Systematic Effects on the Genus Topology of Large Scale Structure of the Universe
Young-Rae Kim, Yun-Young Choi, Sungsoo S. Kim, Kap-Sung Kim, Jeong-Eun, Lee, Jihye Shin, and Minbae Kim

TL;DR
This paper investigates how various systematic effects influence the topology of large-scale cosmic structures, using simulations to model deviations and improve understanding of the universe's evolution.
Contribution
It introduces a detailed numerical analysis of systematic effects on the genus curve in large-scale structure, identifying new terms in the Hermite series and modeling non-Gaussian deviations.
Findings
Systematic effects can be modeled by low-order Hermite polynomials.
Non-linear gravitational evolution causes amplitude drops in the genus curve.

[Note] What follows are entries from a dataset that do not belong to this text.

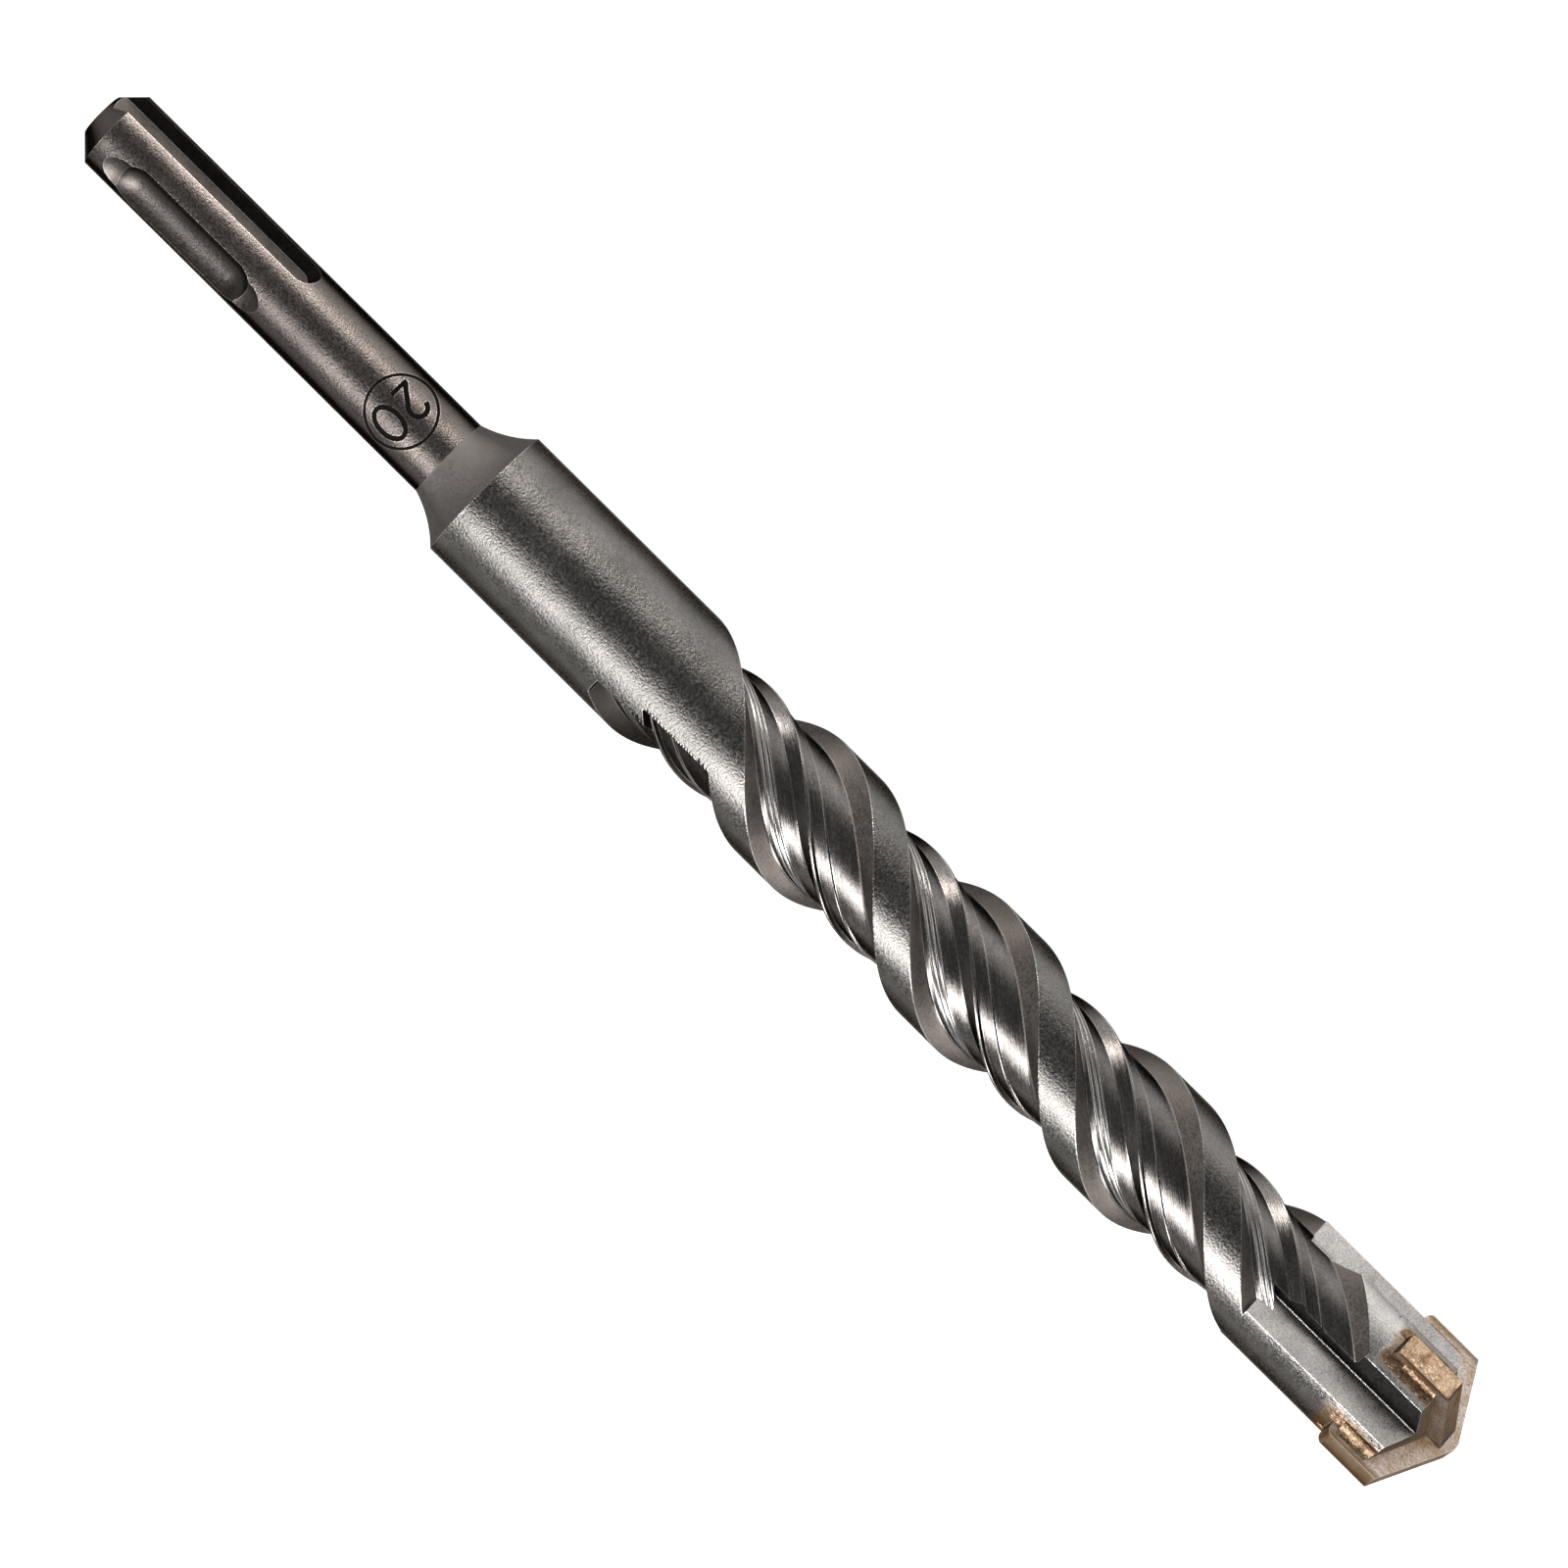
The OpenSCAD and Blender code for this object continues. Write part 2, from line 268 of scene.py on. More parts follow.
point_slope = 1 / math.tan(math.radians(65))
roof_tip = overall_length - 2.3
roof_radius = stem_radius + 1
head = arms(long_arm_start, long_arm_angle)
cut(head, arms(short_arm_start, short_arm_angle), "UNION")
roof = [
    (long_arm_start - 1, roof_radius),
    (roof_tip - point_slope * roof_radius, roof_radius),
    (roof_tip - point_slope * 0.01, 0.01),
]
cut(head, turned(roof), "INTERSECT")
plate_half = 1.4
braze_film = 0.15
slot_half = plate_half + braze_film
slot = [(-reach, -slot_half), (reach, -slot_half), (reach, slot_half), (-reach, slot_half)]
for plate, angle in (("main_cutter", long_arm_angle), ("side_cutter_upper", short_arm_angle)):
    slot_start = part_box(plate)[0].x / mm - braze_film
    cut(head, prism(slot, slot_start, overall_length + 2, angle))
cut(bar, head, "UNION")

# The shank's two open driving slots and two closed ball grooves.
drive_slot_angle = 26.5
slot_length = 29.6
slot_floor = 3.1
slot_floor_half = 1.35
slot_lip_half = 2.37


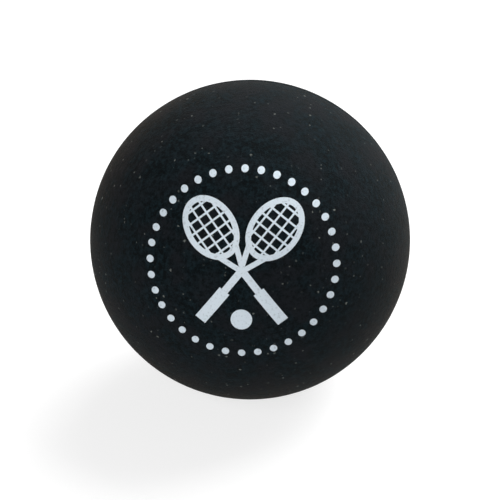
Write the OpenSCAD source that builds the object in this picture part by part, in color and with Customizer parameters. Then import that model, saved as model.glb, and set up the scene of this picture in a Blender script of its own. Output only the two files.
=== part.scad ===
// Squash ball: two moulded rubber half shells, cemented rim to rim round a hollow core of air,
// with a white emblem printed on the front pole and a speed dot on the back pole.
// Millimetres, +Z up, origin at the centre of the ball. The print faces -Y.

/* [Ball] */
// Outside diameter of the ball
ball_d = 40; // [36:0.1:44]
// Thickness of the rubber wall
wall = 5; // [3:0.1:8]
// Angle of the printed pole above the horizontal, in degrees, as the ball lies
lie_angle = 21; // [0:1:90]

/* [Seam] */
// Thickness of the cement between the two rims
bond_t = 0.2; // [0.1:0.05:0.6]
// Chamfer on the inner edge of each rim, which the cement fills
rim_chamfer = 0.5; // [0.2:0.1:1]
// Break on the outer edge of each rim, left by the buffing wheel
rim_break = 0.08; // [0.04:0.02:0.2]

/* [Print] */
// Thickness of the white ink
ink_t = 0.05; // [0.03:0.01:0.2]
// Radius of the border, a ring of dots
border_r = 11.3; // [10.5:0.1:13]
// Diameter of a border dot
border_dot_d = 0.9; // [0.4:0.1:1.5]
// Number of border dots
border_dots = 36; // [12:1:48]

/* [Rackets] */
// Length of a racket from its butt to its tip
racket_l = 18.5; // [15:0.5:19]
// Length of the racket's head
head_l = 8.2; // [6:0.1:9]
// Width of the racket's head
head_w = 6.2; // [4.5:0.1:6.6]
// Line width of the head's frame
frame_w = 0.7; // [0.3:0.05:1]
// Line width of a string
string_w = 0.24; // [0.15:0.01:0.4]
// Number of strings along the head
main_strings = 4; // [2:1:6]
// Number of strings across the head
cross_strings = 6; // [2:1:8]
// Length of the open throat below the head
throat_l = 2.2; // [1:0.1:3]
// Width of the shaft
shaft_w = 0.9; // [0.4:0.05:1.2]
// Length of the grip
grip_l = 4.8; // [3:0.1:5]
// Width of the grip
grip_w = 1.5; // [1.3:0.05:2]
// Angle of each racket from the upright, in degrees
cross_angle = 38; // [34:1:45]
// Height of the crossing point above the middle of the print
cross_y = -0.6; // [-2:0.1:1]
// Diameter of the small ball below the rackets
emblem_ball_d = 2.6; // [1:0.1:3]
// Depth of the small ball below the crossing point
emblem_ball_drop = 6.2; // [5.5:0.1:7]

/* [Speed dot] */
// Diameter of the speed dot
dot_d = 4.7; // [2:0.1:8]
// Thickness of the speed dot's ink
dot_t = 0.05; // [0.03:0.01:0.2]

/* [Hidden] */
$fn = 96;
// Number of points round an oval
oval_steps = 48;
// Share of a racket's length at which the two rackets cross, from the butt
crossing_share = 0.44;
// Half the throat's width where it meets the head, as a share of the head's width
throat_share = 0.3;
// Overrun of every cut past the faces it goes through
overrun = 1;

ball_r = ball_d / 2;
cavity_r = ball_r - wall;
rim_z = bond_t / 2;
// The inner chamfer ends where it meets the cavity's round wall
chamfer_top_z = rim_z + rim_chamfer;
chamfer_top_r = sqrt(pow(cavity_r, 2) - pow(chamfer_top_z, 2));
chamfer_foot_r = cavity_r + rim_chamfer;
// The outer break starts on the ball's skin and ends on the rim
break_top_z = rim_z + rim_break;
break_top_r = sqrt(pow(ball_r, 2) - pow(break_top_z, 2));
break_foot_r = ball_r - rim_break;

// Everything below is drawn with the printed pole up, then laid down as the ball lies.
module lie() {
    rotate([90 - lie_angle, 0, 0])
        children();
}

// Section of one rim's wall, from its inner chamfer to its outer break, above the seam
module half_section() {
    difference() {
        intersection() {
            difference() {
                circle(ball_r);
                circle(cavity_r);
            }
            translate([0, rim_z])
                square([ball_r + overrun, ball_r + overrun]);
        }
        polygon([
            [chamfer_top_r - overrun, chamfer_top_z],
            [chamfer_top_r, chamfer_top_z],
            [chamfer_foot_r, rim_z],
            [chamfer_foot_r, 0],
            [chamfer_top_r - overrun, 0]
        ]);
        polygon([
            [break_top_r + overrun, break_top_z],
            [break_top_r, break_top_z],
            [break_foot_r, rim_z],
            [break_foot_r, 0],
            [break_top_r + overrun, 0]
        ]);
    }
}

module half_shell() {
    rotate_extrude()
        half_section();
}

module front_half_shell() {
    color("#23272a")
        lie()
            half_shell();
}

module back_half_shell() {
    color("#23272a")
        lie()
            mirror([0, 0, 1])
                half_shell();
}

// The cement fills the gap and both inner chamfers, with a round bead squeezed into the cavity.
module seam_bond() {
    color("#2e2f2d")
        lie()
            rotate_extrude() {
                polygon([
                    [break_foot_r, rim_z],
                    [chamfer_foot_r, rim_z],
                    [chamfer_top_r, chamfer_top_z],
                    [chamfer_top_r, -chamfer_top_z],
                    [chamfer_foot_r, -rim_z],
                    [break_foot_r, -rim_z]
                ]);
                intersection() {
                    translate([chamfer_top_r, 0])
                        circle(chamfer_top_z);
                    translate([chamfer_top_r - chamfer_top_z, -chamfer_top_z])
                        square([chamfer_top_z, 2 * chamfer_top_z]);
                }
            }
}

module oval(l, w) {
    polygon([
        for (i = [0 : oval_steps - 1])
            [w / 2 * cos(i * 360 / oval_steps), l / 2 * sin(i * 360 / oval_steps)]
    ]);
}

module strings() {
    for (i = [1 : main_strings])
        translate([head_w * (i / (main_strings + 1) - 1 / 2) - string_w / 2, -head_l / 2])
            square([string_w, head_l]);
    for (i = [1 : cross_strings])
        translate([-head_w / 2, head_l * (i / (cross_strings + 1) - 1 / 2) - string_w / 2])
            square([head_w, string_w]);
}

// Grip, shaft and the two arms of the throat, which end in the middle of the head's frame
module handle() {
    arm_x = head_w * throat_share;
    arm_drop = (head_l - frame_w) / 2 * sqrt(1 - pow(2 * arm_x / (head_w - frame_w), 2));
    arm_y = racket_l - head_l / 2 - arm_drop;
    throat_y = racket_l - head_l - throat_l;
    arm_slope = (arm_y - throat_y) / (arm_x - shaft_w / 2);
    polygon([
        [grip_w / 2, 0],
        [grip_w / 2, grip_l],
        [shaft_w / 2, grip_l],
        [shaft_w / 2, throat_y],
        [arm_x, arm_y],
        [arm_x - frame_w, arm_y],
        [0, throat_y + (frame_w - shaft_w / 2) * arm_slope],
        [frame_w - arm_x, arm_y],
        [-arm_x, arm_y],
        [-shaft_w / 2, throat_y],
        [-shaft_w / 2, grip_l],
        [-grip_w / 2, grip_l],
        [-grip_w / 2, 0]
    ]);
}

// One racket, upright, with its butt at the origin
module racket() {
    translate([0, racket_l - head_l / 2]) {
        difference() {
            oval(head_l, head_w);
            oval(head_l - 2 * frame_w, head_w - 2 * frame_w);
        }
        intersection() {
            oval(head_l - frame_w, head_w - frame_w);
            strings();
        }
    }
    handle();
}

module emblem() {
    translate([0, cross_y]) {
        for (side = [-1, 1])
            rotate(side * cross_angle)
                translate([0, -racket_l * crossing_share])
                    racket();
        translate([0, -emblem_ball_drop])
            circle(d = emblem_ball_d);
    }
    for (i = [0 : border_dots - 1])
        rotate(i * 360 / border_dots)
            translate([0, border_r])
                circle(d = border_dot_d);
}

// Film of ink on the ball's skin, wherever the flat drawing falls on it along the pole's axis
module ink_film(t) {
    intersection() {
        difference() {
            sphere(ball_r + t);
            sphere(ball_r);
        }
        linear_extrude(ball_r + overrun)
            children();
    }
}

module front_print() {
    color("#d3dde4")
        lie()
            ink_film(ink_t)
                emblem();
}

module speed_dot() {
    color("#e8b61c")
        lie()
            mirror([0, 0, 1])
                ink_film(dot_t)
                    circle(d = dot_d);
}

front_half_shell();
back_half_shell();
seam_bond();
front_print();
speed_dot();
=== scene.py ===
"""A squash ball: two buffed rubber half shells, their cemented seam, a white emblem and a yellow speed dot.

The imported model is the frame. Each piece here is modelled in its place, rides on the one body and stands for
the node of the same kind, with the fine relief and the finish that the plain solids leave out.
"""
import math

import bmesh
import bpy
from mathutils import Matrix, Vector


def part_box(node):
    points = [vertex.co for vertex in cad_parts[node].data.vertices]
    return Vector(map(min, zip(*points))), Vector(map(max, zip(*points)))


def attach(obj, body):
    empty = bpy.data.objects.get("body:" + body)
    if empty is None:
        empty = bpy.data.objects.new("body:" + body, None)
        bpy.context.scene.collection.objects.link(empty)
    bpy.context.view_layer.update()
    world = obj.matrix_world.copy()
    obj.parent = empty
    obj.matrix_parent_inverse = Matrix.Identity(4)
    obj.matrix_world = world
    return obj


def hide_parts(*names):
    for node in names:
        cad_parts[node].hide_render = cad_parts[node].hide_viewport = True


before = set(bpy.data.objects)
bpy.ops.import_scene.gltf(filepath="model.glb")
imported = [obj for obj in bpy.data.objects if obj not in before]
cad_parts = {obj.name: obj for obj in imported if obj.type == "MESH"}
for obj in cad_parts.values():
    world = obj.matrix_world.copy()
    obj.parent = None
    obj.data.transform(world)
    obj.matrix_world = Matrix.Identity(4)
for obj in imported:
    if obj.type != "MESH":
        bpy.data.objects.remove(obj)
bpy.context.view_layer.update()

MM = 0.001
BODY = "root"

# Sizes of the ball, as in the part's source
ball_low, ball_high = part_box("front_half_shell")
BALL_R = (ball_high.x - ball_low.x) / 2
WALL = 5 * MM
BOND_T = 0.2 * MM
RIM_CHAMFER = 0.5 * MM
RIM_BREAK = 0.08 * MM
LIE_ANGLE = math.radians(21)
CAVITY_R = BALL_R - WALL
RIM_Z = BOND_T / 2
CHAMFER_TOP_Z = RIM_Z + RIM_CHAMFER
CHAMFER_TOP_R = math.sqrt(CAVITY_R**2 - CHAMFER_TOP_Z**2)
CHAMFER_FOOT_R = CAVITY_R + RIM_CHAMFER
BREAK_TOP_Z = RIM_Z + RIM_BREAK
BREAK_TOP_R = math.sqrt(BALL_R**2 - BREAK_TOP_Z**2)
BREAK_FOOT_R = BALL_R - RIM_BREAK

# The printed pole's direction, and its turn from straight up
POLE = Vector((0, -math.cos(LIE_ANGLE), math.sin(LIE_ANGLE)))
FRONT_TURN = math.pi / 2 - LIE_ANGLE
BACK_TURN = FRONT_TURN + math.pi

# Subdivision levels of the spheres that the skin and the cavity are cut from
SKIN_LEVELS = 8
CAVITY_LEVELS = 6
# Height of the band that joins the chamfer's edge to the cut cavity
CAVITY_BAND = 0.3 * MM
CAVITY_EDGE_Z = CHAMFER_TOP_Z + CAVITY_BAND
# Steps round the seam, and round its bead's half circle
SEAM_STEPS = 720
BEAD_STEPS = 8

# Relief of the skin, all of it below the ball's full radius: (size of its features, depth)
BUFFING_WAVES = (5 * MM, 0.025 * MM)
BUFFING_GRAIN = (0.6 * MM, 0.02 * MM)
RELIEF_DETAIL = 2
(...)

New significant terms in the Hermite series were identified.
Abstract
Large-scale structure of the universe is a useful cosmological probe of the primordial non-Gaussianity and the expansion history of the universe because its topology does not change with time in the linear regime in the standard paradigm of structure formation. However, when the topology of iso-density contour surfaces is measured from an observational data, many systematic effects are introduced due to the finite size of pixels used to define the density field, non-linear gravitational evolution, redshift-space distortion, shot noise (discrete sampling), and bias in the distribution of the density field tracers. We study the various systematic effects on the genus curve to a great accuracy by using the Horizon Run 2 simulation of a {\Lambda}CDM cosmology. We numerically measure the genus curve from the gravitationally evolved matter and dark matter halo density fields. It is found that…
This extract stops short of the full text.